After processing using the 'ETL_to_CSV.ipynb' notebook, the data looks like this and is ready for processing. For the sake of this tutorial, I've stored the same data as a csv in the /data folder.

+----------------+---------------+-----+
|         Keyword|           Time|count|
+----------------+---------------+-----+
|           Wendy|2018-10-1 19:00|    1|
|GrowingUpSwedish| 2018-10-2 4:00|    1|
|  IVYSONTOUR2018|2018-10-1 16:00|    1|
|    mylittlepony|2018-10-1 13:00|    1|
|          JBAUSA|2018-10-1 17:00|    1|
|             Now|2018-10-1 22:00|    1|
|         LULLABY|2018-10-1 18:00|    1|
|   growthhacking|2018-10-1 23:00|    1|
|   TheMusicVideo|2018-10-1 23:00|    1|
|             EXO|2018-10-1 20:00|    1|
+----------------+---------------+-----+

Using GreatExpectations, I'm trying to do 2 very simple checks. First, are all of my keywords in English (I've already filtered for language 'en' in the tweets, but I'm not sure if it's working perfectly). Second, I also want to know how many tweets per batch have greater than 1 occurance. This would give me a better idea as to how much 'new' information I am adding to my database each day.

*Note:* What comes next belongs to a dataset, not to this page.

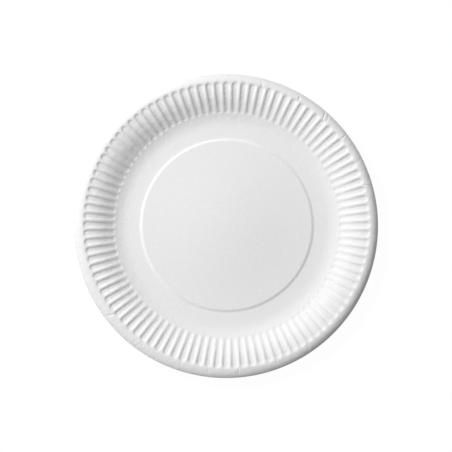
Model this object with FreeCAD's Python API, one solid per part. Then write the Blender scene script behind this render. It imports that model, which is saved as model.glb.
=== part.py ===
"""A round pressed-paper plate: flat floor, raised middle, fluted side and a rolled-down rim.

The plate is one sheet of board. Its section is drawn once, from the flat ring that it stands on out to
its cut edge, and the underside is that section set down by the board's thickness. One flute, which is a
groove beside a ridge, is folded from flat facets and repeated all the way round.
Lengths are in millimetres and angles in degrees. The origin is the middle of the plate where it meets
the table, and +Z is up.
"""

import math
import os

import FreeCAD
import Part

os.makedirs("parts", exist_ok=True)

# The whole plate
plate_diameter = 230.0
board_thickness = 0.4

# The raised middle, which bows up a little, and the flat ring around it, which the plate stands on
disc_rise = 1.0
disc_bow = 1.7
bow_top_share = 0.3
bow_knee_share = 0.7
bow_knee_height_share = 0.27
step_width = 2.3
standing_ring_width = 8.1

# The section of the side, from the standing ring outward
foot_bend_radius = 23.5
wall_angle = 35.0
wall_length = 6.5
shoulder_bend_radius = 30.4
shoulder_end_angle = 6.0
rim_bend_radius = 7.7
rim_angle = 56.0

# The flutes, with their widths and depth as measured where the shoulder ends
flute_count = 100
flute_start_angle = 26.0
flute_end_angle = 0.5
ridge_top_width = 0.7
groove_floor_width = 2.2
groove_depth = 1.2

# How many flat facets follow each bend of the section
foot_chords = 3
shoulder_chords = 3
rim_chords = 3


class Station:
    """A place on the section: how far out, how high, and how steeply the sheet climbs there.

    Where the section has a corner, the slope is the mean of its two sides and half_turn is how far each
    side is from it.
    """

    def __init__(self, radius, height, slope, half_turn=0.0):
        self.radius = radius
        self.height = height
        self.slope = slope
        self.half_turn = half_turn

    def after_line(self, length):
        run = length * math.cos(self.slope)
        climb = length * math.sin(self.slope)
        return Station(self.radius + run, self.height + climb, self.slope)

    def after_arc(self, bend_radius, slope):
        side = math.copysign(bend_radius, slope - self.slope)
        run = side * (math.sin(slope) - math.sin(self.slope))
        climb = side * (math.cos(self.slope) - math.cos(slope))
        return Station(self.radius + run, self.height + climb, slope)

    def moved(self, outward, upward):
        return Station(self.radius + outward, self.height + upward, self.slope, self.half_turn)

    def set_down(self, distance):
        reach = distance / math.cos(self.half_turn)
        return self.moved(reach * math.sin(self.slope), -reach * math.cos(self.slope))


def arc_stations(start, bend_radius, end_angle, chords):
    """The stations after start along an arc that ends at this slope, a chord apart."""
    turn = math.radians(end_angle) - start.slope
    slopes = [start.slope + turn * step / chords for step in range(1, chords + 1)]
    return [start.after_arc(bend_radius, slope) for slope in slopes]


class Section:
    """One line of the plate's section, in stretches that share their end stations.

    The middle, with its standing ring, and the foot are plain, the flank carries the flutes and the rim
    is plain again.
    """

    def __init__(self, middle, foot, flank, rim):
        self.middle = middle
        self.foot = foot
        self.flank = flank
        self.rim = rim

    def set_down(self, distance):
        stretches = (self.middle, self.foot, self.flank, self.rim)
        return Section(*[[station.set_down(distance) for station in stretch] for stretch in stretches])


def side_stretches():
    """The foot, the flank and the rim, placed so that their last station is at the plate's edge."""
    start = Station(0.0, board_thickness, 0.0)
    foot = [start] + arc_stations(start, foot_bend_radius, flute_start_angle, foot_chords)
    wall_start = foot[-1].after_arc(foot_bend_radius, math.radians(wall_angle))
    wall_end = wall_start.after_line(wall_length)
    shoulder = arc_stations(wall_end, shoulder_bend_radius, shoulder_end_angle, shoulder_chords)
    flute_end = shoulder[-1].after_arc(rim_bend_radius, -math.radians(flute_end_angle))
    flank = [foot[-1], wall_end] + shoulder + [flute_end]
    rim = [flute_end] + arc_stations(flute_end, rim_bend_radius, -rim_angle, rim_chords)
    outward = plate_diameter / 2 - rim[-1].radius
    return [[station.moved(outward, 0.0) for station in stretch] for stretch in (foot, flank, rim)]


def middle_stretch(foot_start):
    """The stations of the bowed disc, its step and the standing ring."""
    step_radius = foot_start.radius - standing_ring_width
    disc_radius = step_radius - step_width
    disc_height = foot_start.height + disc_rise
    corners = [
        (0.0, disc_height + disc_bow),
        (disc_radius * bow_top_share, disc_height + disc_bow),
        (disc_radius * bow_knee_share, disc_height + disc_bow * bow_knee_height_share),
        (disc_radius, disc_height),
        (step_radius, foot_start.height),
        (foot_start.radius, foot_start.height),
    ]
    stations = []
    for before, corner, after in zip(corners, corners[1:], corners[2:]):
        climb_before = slope_between(before, corner)
        climb_after = slope_between(corner, after)
        mean_slope = (climb_before + climb_after) / 2
        stations.append(Station(*corner, mean_slope, (climb_after - climb_before) / 2))
    return stations + [foot_start]


def slope_between(start, end):
    return math.atan2(end[1] - start[1], end[0] - start[0])


def upper_section():
    foot, flank, rim = side_stretches()
    return Section(middle_stretch(foot[0]), foot, flank, rim)


def point(radius, height, angle):
    return FreeCAD.Vector(radius * math.cos(angle), radius * math.sin(angle), height)


def facet(*corners):
    return Part.Face(Part.makePolygon(list(corners) + [corners[0]]))


class FluteSide:
    """One face of the board over the width of one flute, from the middle's flat top to the rim.

    The groove is centred on angle 0 and the ridge on half a pitch. Every facet is flat, because the
    groove's depth grows with the radius as its width does.
    """

    def __init__(self, section, corner_shift):
        self.section = section
        self.crown = section.flank[-2]
        self.pitch = 2 * math.pi / flute_count
        self.ridge_edge = self.pitch / 2 + (corner_shift - ridge_top_width / 2) / self.crown.radius
        self.floor_edge = (corner_shift + groove_floor_width / 2) / self.crown.radius

    def ring_point(self, station, angle):
        return point(station.radius, station.height, angle)

    def floor_height(self, radius, height):
        return height - groove_depth * radius / self.crown.radius

    def floor_point(self, station, angle):
        return point(station.radius, self.floor_height(station.radius, station.height), angle)

    def plain_facets(self, stretch):
        """The facets between plain rings, which have one corner at the middle of each ridge."""
        half = self.pitch / 2
        facets = []
        for inner, outer in zip(stretch, stretch[1:]):
            near = [self.ring_point(inner, angle) for angle in (-half, half)]
            far = [self.ring_point(outer, angle) for angle in (half, -half)]
            facets.append(facet(*near, *far))
        return facets

    def joining_facets(self, plain, fluted):
        """The facets between a plain ring and the ring where the flutes begin or end."""
        half = self.pitch / 2
        next_edge = self.pitch - self.ridge_edge
        mouth = [self.ring_point(fluted, angle) for angle in (self.ridge_edge, -self.ridge_edge)]
        ridge_end = [self.ring_point(fluted, angle) for angle in (self.ridge_edge, next_edge)]
        middle = [self.ring_point(plain, angle) for angle in (-half, half)]
        return [facet(*middle, *mouth), facet(middle[1], *ridge_end)]

    def ridge_facets(self):
        edges = (self.ridge_edge, self.pitch - self.ridge_edge)
        facets = []
        for inner, outer in zip(self.section.flank, self.section.flank[1:]):
            near = [self.ring_point(inner, angle) for angle in edges]
            far = [self.ring_point(outer, angle) for angle in reversed(edges)]
            facets.append(facet(*near, *far))
        return facets

    def head_facets(self):
        """The groove's first part, which deepens from nothing to its full depth."""
        start, following = self.section.flank[:2]
        mouth = [self.ring_point(start, angle) for angle in (-self.ridge_edge, self.ridge_edge)]
        floor = [self.floor_point(following, angle) for angle in (self.floor_edge, -self.floor_edge)]
        facets = [facet(*mouth, *floor)]
        for side in (1, -1):
            ridge = [self.ring_point(station, side * self.ridge_edge) for station in (start, following)]
            facets.append(facet(*ridge, self.floor_point(following, side * self.floor_edge)))
        return facets

    def groove_facets(self):
        """The groove's floor and side walls at their full depth."""
        full_depth = self.section.flank[1:-1]
        sides = (self.floor_edge, -self.floor_edge)
        facets = []
        for inner, outer in zip(full_depth, full_depth[1:]):
            near = [self.floor_point(inner, angle) for angle in sides]
            far = [self.floor_point(outer, angle) for angle in reversed(sides)]
            facets.append(facet(*near, *far))
            for side in (1, -1):
                ridge = [self.ring_point(station, side * self.ridge_edge) for station in (inner, outer)]
                floor = [self.floor_point(station, side * self.floor_edge) for station in (outer, inner)]
                facets.append(facet(*ridge, *floor))
        return facets

    def tail_facets(self):
        """The slope that closes the groove at the rim, with a corner on each side of it."""
        crown, end = self.section.flank[-2:]
        mouth = [self.ring_point(end, angle) for angle in (-self.ridge_edge, self.ridge_edge)]
        floor = [self.floor_point(crown, angle) for angle in (self.floor_edge, -self.floor_edge)]
        facets = [facet(*mouth, *floor)]
        for side in (1, -1):
            ridge = [self.ring_point(station, side * self.ridge_edge) for station in (crown, end)]
            facets.append(facet(*ridge, self.floor_point(crown, side * self.floor_edge)))
        return facets

    def facets(self):
        foot, rim = self.section.foot, self.section.rim
        inside = self.plain_facets(self.section.middle) + self.plain_facets(foot[:-1])
        plain = inside + self.plain_facets(rim[1:])
        joining = self.joining_facets(foot[-2], foot[-1]) + self.joining_facets(rim[1], rim[0])
        groove = self.head_facets() + self.groove_facets() + self.tail_facets()
        return plain + joining + self.ridge_facets() + groove


def cut_edge_facet(upper, lower):
    """The band of cut board at the rim over the width of one flute."""
    half = math.pi / flute_count
    top_edge = [point(upper.radius, upper.height, angle) for angle in (-half, half)]
    low_edge = [point(lower.radius, lower.height, angle) for angle in (half, -half)]
    return facet(*top_edge, *low_edge)


def flat_top(station):
    """The flat top of the middle, with one corner at the middle of each ridge."""
    angles = [2 * math.pi * (index + 0.5) / flute_count for index in range(flute_count)]
    return facet(*[point(station.radius, station.height, angle) for angle in angles])


def repeated_round(faces):
    copies = []
    for index in range(flute_count):
        turned = Part.makeCompound(faces)
        turned.rotate(FreeCAD.Vector(0, 0, 0), FreeCAD.Vector(0, 0, 1), 360.0 * index / flute_count)
        copies.extend(turned.Faces)
    return copies


def make_plate():
    upper = upper_section()
    lower = upper.set_down(board_thickness)
    crown_radius = upper.flank[-2].radius
    flute_pitch = 2 * math.pi * crown_radius / flute_count
    wall_width = (flute_pitch - ridge_top_width - groove_floor_width) / 2
    flute_wall_lean = math.atan2(groove_depth, wall_width)
    flute_corner_shift = board_thickness * math.tan(flute_wall_lean / 2)

    one_flute = FluteSide(upper, 0.0).facets() + FluteSide(lower, flute_corner_shift).facets()
    one_flute.append(cut_edge_facet(upper.rim[-1], lower.rim[-1]))
    flat_tops = [flat_top(section.middle[0]) for section in (upper, lower)]

    skin = Part.makeCompound(flat_tops + repeated_round(one_flute))
    skin.sewShape()
    plate = Part.makeSolid(skin.Shells[0])
    if plate.Volume < 0:
        plate.reverse()
    return plate


paper_plate = make_plate()
paper_plate.exportStep("parts/paper_plate.step")
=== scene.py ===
"""A white pressed-paper plate: raised middle, fluted side, rolled-down rim, on a pale floor.

The plate is one sheet of board. Its section is spun into a skin, the flutes and the small rim creases are
pressed into that skin, and the skin is then given the board's thickness. Lengths are in metres.
"""

import math

import bmesh
import bpy
from mathutils import Matrix, Vector


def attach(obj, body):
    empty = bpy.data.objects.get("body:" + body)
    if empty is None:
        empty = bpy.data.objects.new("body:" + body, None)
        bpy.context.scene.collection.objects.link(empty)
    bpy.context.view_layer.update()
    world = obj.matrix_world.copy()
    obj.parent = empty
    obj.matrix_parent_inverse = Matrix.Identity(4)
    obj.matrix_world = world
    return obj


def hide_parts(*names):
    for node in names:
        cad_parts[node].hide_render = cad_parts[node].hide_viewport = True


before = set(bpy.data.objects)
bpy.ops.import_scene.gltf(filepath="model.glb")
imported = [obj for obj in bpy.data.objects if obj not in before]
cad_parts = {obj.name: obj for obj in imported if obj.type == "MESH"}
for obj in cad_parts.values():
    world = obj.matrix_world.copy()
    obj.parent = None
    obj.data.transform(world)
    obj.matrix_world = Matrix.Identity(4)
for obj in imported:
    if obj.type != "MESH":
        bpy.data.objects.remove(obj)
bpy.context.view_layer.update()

bl_info = {
    "name": "Pressed Paper Plate",
    "version": (1, 0, 0),
    "blender": (4, 5, 0),
    "location": "View3D > Sidebar > Paper Plate",
    "description": "Builds a fluted white paper plate, its board material, and a small studio around it",
    "category": "Object",
}

MM = 0.001
WHITE = (1.0, 1.0, 1.0, 1.0)

# The photograph's width, and where it shows the plate: the cut edge's radius, the plate's middle off the
# frame's middle, and the height on the plate that the camera aims at
PHOTO_PIXELS = 452
PHOTO_EDGE_PIXELS = 152.02
AIM_RIGHT_PIXELS = 0.28
AIM_UP_PIXELS = -0.29
AIM_HEIGHT = 11.0 * MM
SENSOR_WIDTH_MM = 36.0

# The mesh: columns round the plate and rows across each stretch of the section
FLUTE_COLUMNS = 12
MIDDLE_COLUMNS = 240
FOOT_ROWS = 3
FLUTE_HEAD_ROWS = 6
WALL_ROWS = 2
SHOULDER_ROWS = 6
FLUTE_TAIL_ROWS = 5
CROWN_ROWS = 4
RIM_ROWS = 6
DISC_ROWS = 12
STEP_ROWS = 8

# How near two points of a seam are before they become one, how near an edge is to a circle that it counts
# as part of, and the corner from which an edge is shaded as a sharp one
SEAM_REACH = 0.001 * MM
RING_REACH = 0.01 * MM
SHARP_CORNER = math.radians(50.0)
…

Creating an Expectation Suite

I first created a new empty expectation suite, and named it 'IsMyKeyWordEnglish_Custom'

    great_expectations suite new --empty

Customizing the Expectation Itself

Creating a custom expecation first requires making a custom module in the \great_expectations\plugins\modules directory and modifying the great_expectations.yml file to make sure the suite knows about it.

First here is how the datasources section changed for the great_expectations.yml file.

datasources:
  files_datasource:
    module_name:
    data_asset_type:
      module_name:
      class_name: PandasDataset
    class_name: PandasDatasource
  tweets:
    class_name: PandasDatasource
    data_asset_type:
      class_name: CustomPandasDataset
      module_name: custom_module.custom_dataset

You'll notice there is a new datasource called tweets. It is a PandasDatasource, since that is how I am processing the file, and the data_asset_type is associated with a CustomPandasDataset with a module. The module name is set as custom_module.custom_dataset which is where my code lives in the \great_expectations\plugins\modules folder.

Next is the code that actually lives in the custom_module.custom_dataset module. The Expectation to check whether or not the Keyword field is english is a simple conversion. The program attempts to encode the string into utf-8 and decode in ascii. If it fails then it is not an english hashtag. It will miss things like emojis, and a more 'sophisticated' version may be added in a later version. You'll notice that, as per the GreatExpectations documentation, I've created a CustomPandasDatset class that extends PandasDataset object. It also had the @MetaPandasDataset.column_map_expectation decorator for each of the functions, and then returns a True or False value depending on whether or not the Expectation is met.

from great_expectations.dataset import PandasDataset, MetaPandasDataset


# -*- coding: utf-8 -*-
def isEnglish(s):
    try:
        s.encode(encoding='utf-8').decode('ascii')
    except UnicodeDecodeError:
        return False
    else:
        return True
        

class CustomPandasDataset(PandasDataset):

    _data_asset_type = "CustomPandasDataset"

    @MetaPandasDataset.column_map_expectation
    def expect_column_to_be_english(self, column):
        return column.map(isEnglish)
        
    @MetaPandasDataset.column_map_expectation
    def expect_count_to_be_1(self, column):
        return column.map(lambda x: x==1)

Results

The results of this code are the following two images from validation_playground.ipynb Notebook in the notebooks/pandas folder. Expectation1

We see that around 5% of total processed hashtags are non-English, which actually isn't as bad as I thought.

Expectation2

We also observe that around 90% of total hashtags for each day are unique, which means we may need to sample more of the total dataset, or increase the throughput of the pipeline.

Next Steps and Remaining Questions

  • Add some sort of test with a relational database to get my feet wet.
  • Is there any feature that can incorporate stream data? How would the structure of the code have to change in order for this to happen?